Epic is the second US-based company to pull a popular product from China in recent weeks, after Microsoft announced in October that it will close its career-oriented social network LinkedIn.

In September, hundreds of Chinese video game makers including Tencent vowed to better police their products for "politically harmful" content and enforce curbs on underage players, as they looked to fall in line with government demands.

The 213 gaming firms promised in a joint statement to ban content that was "politically harmful, historically nihilistic, dirty and pornographic, bloody and terrifying".

Chinese gaming firms have also been ordered by regulators to stop focusing on profit and gaining fans, with enterprises that are seen as flouting rules threatened with punishment.
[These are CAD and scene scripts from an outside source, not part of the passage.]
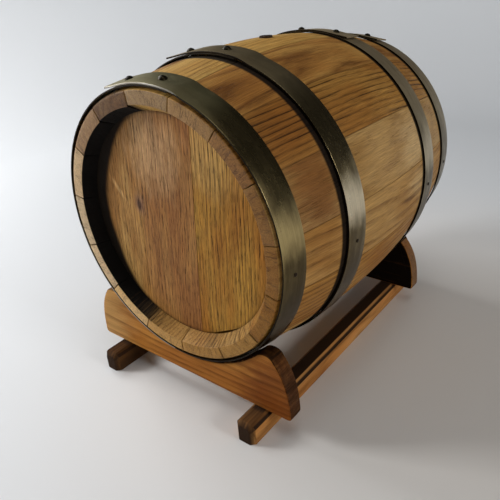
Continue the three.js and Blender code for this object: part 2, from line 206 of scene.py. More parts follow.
def paint(thing, grain, trim=None, shade_and_soot=None):
    """Stores the wood's own coordinates (along, across, depth, in mm) on every vertex,
    and next to them the distance to a joint in mm, the share of end grain and the shade_and_soot darkening,
    which is partly soot and partly painted shade."""
    mesh = thing.data
    wood_place = mesh.attributes.new("grain", "FLOAT_VECTOR", "POINT")
    finish = mesh.attributes.new("trim", "FLOAT_VECTOR", "POINT")
    for i, vertex in enumerate(mesh.vertices):
        along, across, depth, direction = grain(vertex.co)
        wood_place.data[i].vector = (along / MM, across / MM, depth / MM)
        joint = trim(vertex.co) / MM if trim else 50.0
        ends = abs(vertex.normal.dot(direction))
        finish.data[i].vector = (joint, ends, shade_and_soot(vertex.co, vertex.normal) if shade_and_soot else 0.0)


# ---- material nodes ----
class Shader:
    """A small helper that adds nodes and joins them up."""

    def __init__(self, name):
        self.material = bpy.data.materials.new(name)
        self.material.use_nodes = True
        self.tree = self.material.node_tree
        self.tree.nodes.clear()
        output = self.tree.nodes.new("ShaderNodeOutputMaterial")
        self.shader = self.tree.nodes.new("ShaderNodeBsdfPrincipled")
        self.tree.links.new(self.shader.outputs[0], output.inputs[0])

    def put(self, socket, value):
        if isinstance(value, bpy.types.NodeSocket):
            self.tree.links.new(value, socket)
        elif isinstance(value, tuple) and len(value) == 3 and socket.type == "RGBA":
            socket.default_value = (*value, 1)
        else:
            socket.default_value = value

    def fill(self, node, **values):
        for key, value in values.items():
            self.put(node.inputs[key.replace("_", " ")], value)

    def node(self, kind, *values, **settings):
        made = self.tree.nodes.new("ShaderNode" + kind)
        for key, value in settings.items():
            setattr(made, key, value)
        for socket, value in zip(made.inputs, values):
            self.put(socket, value)
        return made

    def calc(self, operation, *values):
        return self.node("Math", *values, operation=operation).outputs[0]

    def plus(self, a, b):
        return self.calc("ADD", a, b)

    def minus(self, a, b):
        return self.calc("SUBTRACT", a, b)

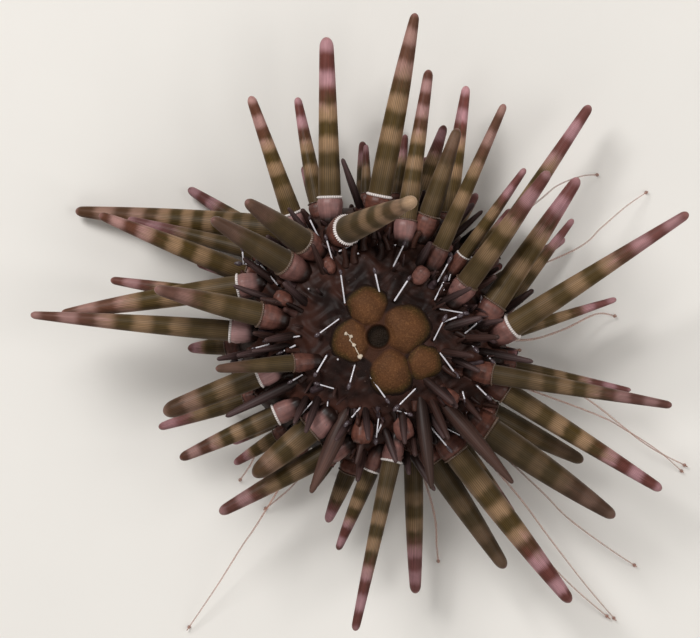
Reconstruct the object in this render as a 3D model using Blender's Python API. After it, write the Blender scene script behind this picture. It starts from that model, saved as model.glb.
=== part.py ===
# A small oval sea urchin with stout banded spines, standing on the tips of its lower spines.
# Metres, +Z up. The floor is z = 0 and the mouth is underneath.
import math
import random

import bmesh
import bpy
from mathutils import Matrix, Vector

mm = 0.001

# The shell's middle, from the middle of the footprint of the whole animal
middle = (1.4, -1.0)

# Body
bodyLong = 11.8  # half the length of the shell, along X
bodyWide = 11.3  # half its width, along Y
girth = 7.6  # height of its widest line above the floor
crown = 5.6  # rise from that line to the top
keel = 4.2  # drop from that line to the underside
topHole = 4.2  # radius of the opening at the top, before the disc's own cut
mouthHole = 4.4  # radius of the opening round the mouth
seam = 0.3  # gap between neighbouring pieces
widen = Matrix.Diagonal((1, bodyWide / bodyLong, 1, 1))  # makes a turned piece oval
bodySides = 60
bodySteps = 6

# The ten zones, as bearings of their borders, anticlockwise from +X
zoneBorders = (14.8, 42, 83, 100, 147, 175.5, 217, 249, 298.5, 329, 374.8)

# Disc round the anus, which lies off the middle, with five swollen plates: x, y of the middle, radius
discRadius = 5.2
discMiddle = (0.9, -0.6)
discTop = 12.75
discDepth = 2.4
discSides = 40
placeDisc = Matrix.Translation((*discMiddle, 0))
analPlates = ((-0.6, 2.3, 1.5), (3.1, 0.7, 1.75), (4.1, -2.7, 1.35), (1.5, -3.3, 1.75), (-2.3, -0.4, 1.5))
plateSides = 16
anus = (0.45, -0.2, 1.05)  # x, y, radius
anusDepth = 0.7
cutterTop = 9.0  # how far a cutter rises over the disc

# Mouth
peristomeDepth = 1.6
toothRing = 0.95  # how far the teeth's roots are from the middle
toothLean = 0.55
toothLength = 1.1
toothWidth = 0.75

# Spines
collar = 2.0  # from the shell to the milled ring
lowerCollar = 1.6
rootRadius = 0.5
rootDepth = 0.8
slenderWidth = 1.05  # spines up to this width have the fewest faces
ringBelow = 0.1  # the milled ring's reach before and after the collar's end, and where it has faded
ringAbove = 0.12
ringFade = 0.3
shaftStart = 0.94  # shaft's thickness at the ring and its loss towards the tip, as shares of the ring's
shaftLoss = 0.5
shaftPower = 1.8
gapApart = 0.4  # air between the spines of two zones
gapWithin = 0.03  # air between the spines of one zone
floorClear = 0.5
longestLine = 25  # of the lower spines
liftTries = (0, 3, -3, 6, -6, 9, -9, 12, -12, 16, -16, 20, -20, 25)

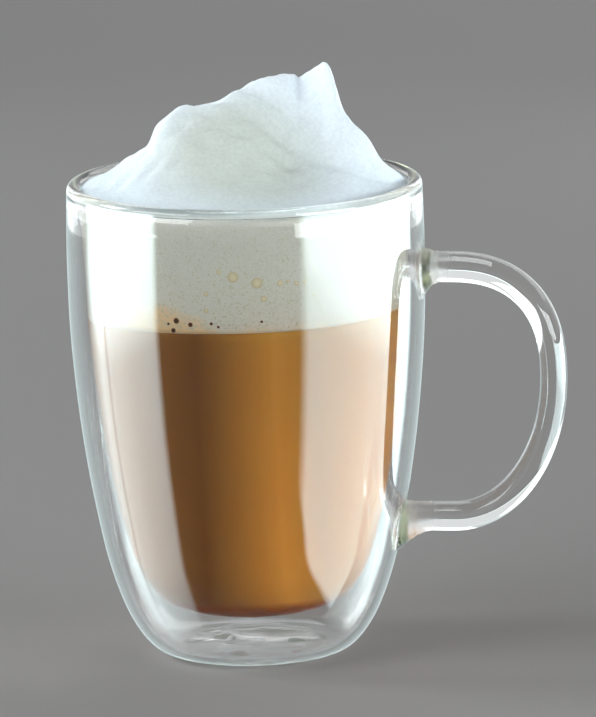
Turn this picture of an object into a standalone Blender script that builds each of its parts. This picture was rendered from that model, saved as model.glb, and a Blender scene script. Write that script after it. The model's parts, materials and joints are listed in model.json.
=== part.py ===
"""Latte in a double-walled glass mug with a looped glass handle.

Metres, +Z up. The origin is on the mug's axis, on the surface it stands on, and the handle points along +X.
The mug is one piece of glass: an outer wall and an inner cup, fused at the lip, with the handle fused on.
The hollow between its walls opens through a small vent in the foot, which a flush seal closes.
"""

import math

import bmesh
import bpy
import numpy as np

# The mug
MUG_HEIGHT = 0.1215
LIP_BEAD = 0.0018  # radius of the rounded lip
LIP_RADIUS = 0.0432  # from the axis to the middle of the lip
OUTER_WALL = 0.0019
INNER_WALL = 0.0016
VENT_RADIUS = 0.0040
HOLLOW_TOP = 0.1172  # the walls are fused from here up to the lip
HOLLOW_TIP = 0.0006  # how far below its top the hollow's width is taken

# Outlines as (radius, height): the outer wall from its flat foot up, and the inner cup's outer face
WALL_OUTLINE = (
    (0.0190, 0.0000), (0.0236, 0.0010), (0.0267, 0.0032), (0.0300, 0.0075), (0.0332, 0.0140), (0.0365, 0.0240),
    (0.0391, 0.0360), (0.0415, 0.0500), (0.0435, 0.0660), (0.0449, 0.0840), (0.0453, 0.1020), (0.0451, 0.1172),
)
CUP_OUTLINE = (
    (0.0000, 0.0106), (0.0080, 0.0108), (0.0160, 0.0119), (0.0222, 0.0141), (0.0265, 0.0181), (0.0297, 0.0240),
    (0.0327, 0.0340), (0.0356, 0.0480), (0.0382, 0.0640), (0.0402, 0.0840), (0.0410, 0.1020), (0.0424, 0.1172),
)

# The handle: a loop in the XZ plane of two quarter arcs, with a level run from each arc to the wall
LOOP_CENTRE_X = 0.0520
LOOP_CENTRE_Z = 0.0715
LOOP_REACH = 0.0258  # from the arcs' centre out to the middle of the grip
UPPER_RISE = 0.0277
UPPER_POWER = 2.4  # squarer than an ellipse
LOWER_DROP = 0.0366
ROD_HALF = (0.0039, 0.0034, 0.0037)  # in the loop's plane: at the upper run, the grip and the lower run
ROD_HALF_WIDTH = 0.0046  # across the loop's plane
# How the rod swells where it is fused on, as (more half size, distance over which it fades)
UPPER_JOINT = {"outside": (0.0015, 0.0050), "inside": (0.0056, 0.0046), "across": (0.0020, 0.0050)}
LOWER_JOINT = {"outside": (0.0066, 0.0085), "inside": (0.0006, 0.0030), "across": (0.0020, 0.0060)}

# The drink: milky coffee up to an uneven, slightly tilted line, and milk foam from there up
FIT_GAP = 0.0003
LINE_HEIGHT = 0.0893
LINE_TILT = 0.027  # rise for each metre towards the handle
LINE_WAVE = 0.0003
FOAM_EDGE = 0.1206  # where the foam meets the lip all round
FOAM_EDGE_RADIUS = 0.0410
HEAP_TURN = math.radians(8.0)  # the heap's crest runs at this angle to the handle's plane
# The heap's crest as (place along it, depth behind the axis, height over the foam's edge)
CREST = (
    (-0.0410, 0.0000, 0.0000), (-0.0367, -0.0005, 0.0025), (-0.0300, -0.0010, 0.0062), (-0.0243, -0.0015, 0.0104),
    (-0.0218, -0.0015, 0.0158), (-0.0185, -0.0010, 0.0187), (-0.0140, 0.0000, 0.0203), (-0.0080, 0.0015, 0.0206),
    (-0.0010, 0.0040, 0.0234), (0.0022, 0.0050, 0.0250), (0.0055, 0.0060, 0.0258), (0.0100, 0.0070, 0.0273),
    (0.0132, 0.0075, 0.0271), (0.0148, 0.0075, 0.0262), (0.0190, 0.0065, 0.0291), (0.0210, 0.0050, 0.0299),
    (0.0230, 0.0020, 0.0274), (0.0253, -0.0020, 0.0198), (0.0278, -0.0050, 0.0157), (0.0318, -0.0070, 0.0114),
    (0.0352, -0.0070, 0.0060), (0.0410, 0.0000, 0.0000),
)
SCOOP_AT = 0.0120  # along the crest, the middle of the scooped front
SCOOP_WIDTH = 0.0140
SIDE_FALL = 1.5  # how soon the heap's rounded sides fall
SCOOP_FALL = 1.9  # how hollow the scooped front is
CREST_ROUNDING = 0.08
CREST_FADE = 0.45  # share of the way to the lip over which the crest's own lumps fade into a plain dome
DOME_HEIGHT = 0.0210
DOME_POWER = 1.7

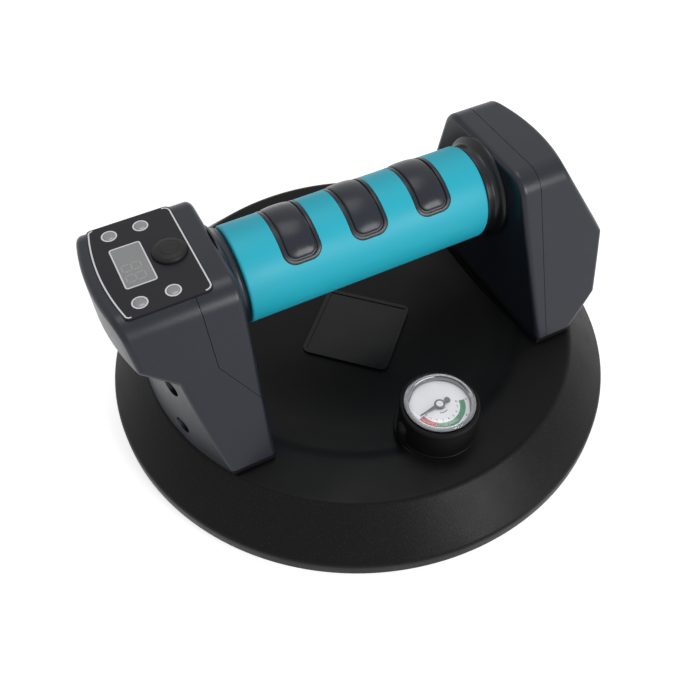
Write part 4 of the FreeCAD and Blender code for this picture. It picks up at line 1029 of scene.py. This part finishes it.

Fortnite's announcement was met with sadness from fans in China, who took to social media to mourn the loss of the game. "I'm genuinely crying so hard -- I was just playing with my boyfriend and was really looking forward to what was coming next," one Weibo user wrote. "This is just so sudden."

Many said they had poured hundreds of hours into building up their characters and social networks on the game. Multiple Fortnite fan accounts on Weibo shared a link to a petition where players urged Epic to transfer players' data to servers outside China, writing they would lose the gaming data with "our heart and mind" stored in it.